At the early hour of 7am I was spared the chatter of people and was deafened only by the sounds of numerous frogs and songbirds. More on that in a future post.
My second stop was at the Cedar Sink Trail, also delightfully devoid of people. In the nearly two-mile hike I was free of any sight of civilization, save for the modestly-groomed trail and intermittent stairs.
After descending a couple of hundred feet, I reached Cedar Sink. Here the Hawkins-Logsdon river system emerges briefly from the limestone caverns below on its way to the Green River.
First it flows out from beneath the sandstone cap rock:
Then it covers a short distance above ground:
It disappears again:
And finally pops up again briefly before disappearing for good until it emerges at the Green River:
This short foray into daylight introduces organic matter into the river, which in turn helps feed the subterranean ecosystem farther downstream. In the complete darkness of the underground stretches, this river hosts several blind fish, crayfish, and shrimp, among other organisms.
In this area the sandstone cap rock exhibits variable resistance to weathering, leading to the formation of recess caves like those found at Hocking Hills State Park in Ohio:
After exploring some of the surface I entered Mammoth Cave itself. The heavy rain from the previous few days kept crowds to a minimum, and my group only contained about 20 people. During peak season in the summer, groups can have up to around 140.
The Historical Tour begins at the Historical Entrance, as do several other tours:
This is only one of many entrances, and some of the other tours enter through other points. Although there are nearly 400 known miles in this cave system, the tours altogether only cover about 12 of them. I can only imagine the remaining miles are too tight, too dangerous, or too sensitive to heavy traffic to be open to the public.
We soon entered a large chamber known as the Rotunda. The feeble electric lights and my camera couldn’t begin to capture the grandeur of this location:
A staircase led down to The Church, another chamber where a local Methodist church sometimes held service in the heat of summer during the 1800s. The caves are normally around a cool and constant 54F. In one spot the wall was blackened by the candles used during the services.
Saltpeter mining was economically important here during the War of 1812. With the British navy blockading nascent American shipping, our nation had to turn to domestic sources for war materiel like the saltpeter used in gunpowder. Here slaves were exploited to extract thousands of pounds of the mineral with crude tools and their bare hands for the war effort.

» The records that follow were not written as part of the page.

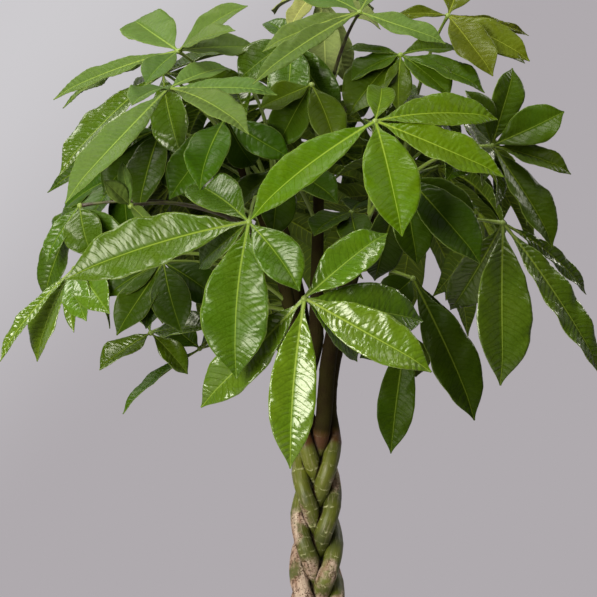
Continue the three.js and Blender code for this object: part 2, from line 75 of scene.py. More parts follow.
class Skins:
    """Closed skins that together make one piece: each is a run of rings of points, closed at its ends."""

    def __init__(self):
        self.points, self.quads, self.fans = [], [], []
        self.quad_maps, self.fan_maps = [], []
        self.quad_finish, self.fan_finish = [], []
        self.values = {}
        self.count = 0

    def add(self, rings, cell=(0, 0, 1, 1), finish=0, **values):
        """Adds one skin. cell is its share of the bake map, finish its material by column."""
        rows, around = rings.shape[:2]
        ends = np.stack([rings[0].mean(axis=0), rings[-1].mean(axis=0)])
        self.points.append(np.concatenate([rings.reshape(-1, 3), ends]))
        by_column = np.broadcast_to(np.asarray(finish), (around,))
        self.add_walls(rows, around, cell, by_column)
        self.add_ends(rows, around, cell, by_column)
        for name, value in values.items():
            value = np.asarray(value, dtype=float)
            shape = (rows, around, 4) if value.shape[-1:] == (4,) else (rows, around)
            value = np.broadcast_to(value, shape)
            tips = np.stack([value[0].mean(axis=0), value[-1].mean(axis=0)])
            flat = np.concatenate([value.reshape((rows * around,) + shape[2:]), tips])
            self.values.setdefault(name, []).append(flat)
        self.count += rows * around + 2

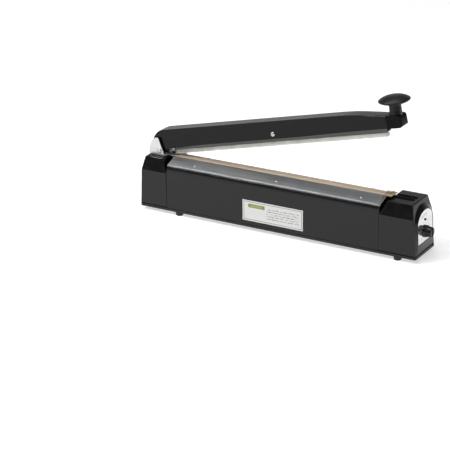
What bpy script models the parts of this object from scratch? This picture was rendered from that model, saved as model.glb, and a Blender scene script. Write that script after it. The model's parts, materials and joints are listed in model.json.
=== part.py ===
"""Hand impulse heat sealer with a hinged press arm, built as separate pieces.

Lengths in the tables below are millimetres. The base is drawn from its left
end (x = 0), centre line (y = 0) and table top (z = 0). The arm is drawn
closed, measured from its hinge axis, and is then raised by ARM_OPEN_DEG.
"""

import math

import bmesh
import bpy
from mathutils import Matrix, Vector

MM = 0.001

# Whole machine
LENGTH = 520.0
OVERALL_MID_X = 267.3
CLEAR = 0.3

# Tray that closes the underside
TRAY_X = (-0.3, 521.8)
TRAY_HALF = 36.3
TRAY_BOTTOM = 6.6
TRAY_FLOOR_TOP = 9.6
TRAY_RIM_TOP = 10.8
TRAY_RIM_WIDTH = 2.6
TRAY_CORNER = 4.0
VENT_COUNT = 7
VENT_PITCH = 9.0
VENT_SIZE = (4.0, 34.0)
VENT_START_X = 354.0

# End castings: each level is z, low x, high x, half depth
LEFT_LEVELS = ((11.1, 0.4, 53.3, 35.5), (73.0, 3.1, 53.3, 34.3), (96.0, 8.7, 43.1, 28.6))
LEFT_HOLLOW = ((5.0, 3.0, 50.6, 32.9), (72.2, 5.8, 50.6, 31.6), (93.2, 11.2, 41.9, 26.3))
RIGHT_LEVELS = ((11.1, 455.0, 521.0, 35.5), (73.0, 455.0, 516.4, 34.3), (96.0, 466.5, 511.2, 28.6))
RIGHT_HOLLOW = ((5.0, 457.7, 518.3, 32.9), (72.2, 457.7, 513.7, 31.6), (89.6, 466.2, 509.9, 27.2))
POST_BOTTOM = 9.9
POST_TOP = 34.0
POST_REACH = 33.1
TRAY_RECESS = (460.0, 505.0, -26.0, 9.6, 93.9)
TRAY_RECESS_RADIUS = 5.0
TRAY_WELL = (460.0, 502.4, -23.6, 3.6, 91.8)
TRAY_WELL_RADIUS = 3.4

# Centre casing of folded sheet
CASING_X = (53.6, 454.7)
CASING_OUTER = ((35.3, 11.1), (33.9, 73.0), (30.9, 84.2), (5.8, 92.5))
CASING_INNER = ((33.8, 11.1), (32.4, 72.8), (29.6, 83.0), (5.3, 91.0))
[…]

Slaves were also used to give tours later in the nineteenth century. Stephen Bishop was probably the most famous slave guide. He discovered more mileage of the cave system than any other person, and was the first person to traverse the Bottomless Pit:
After Niagara Falls, Mammoth Cave was the second-best known tourist destination in early America. Nineteenth-century visitors often left their names and dates on the cave walls, created by the soot from candles. This historical graffiti is treasured for its record of early Americana. Modern etched graffiti is not so treasured, earning any would-be vandals a hefty fine.
After descending about 310 feet, the final ascent back to the surface was through Mammoth Dome via the Ruins of Karnak:
These columnar structures extended upward toward the surface, creating an impressive sight. After snaking back towards the Rotunda in what amounted to a big loop, we exited back out of the Historical Entrance:
It’s interesting how little dripstone is present in this section of the cave. Since most of the area is capped by water-impermeable sandstone and shale, there’s little water available to drip through the cave and create stalactites, stalagmites, columns, curtains, and other formations. At the same time, the lack of water flow is what has helped make this the largest cave system on earth. The large caverns of much of the cave were formed by the underground rivers that once flowed through them, until they found lower elevations to run through. If water continued flowing through these caves, they would be destroyed by erosion and dripstone fill. The perfect storm of limestone capped by sandstone and shale is what has helped create this most impressive wonder of nature.
My modest photographs (or even professional photographs) really do this place no justice; you have to see it for yourself. I plan on visiting here again to see more of the caves. At least one section lacks the water-impermeable cap rock, allowing dripstone to develop. The Frozen Niagara formation near the New Entrance will be my first stop when I come back.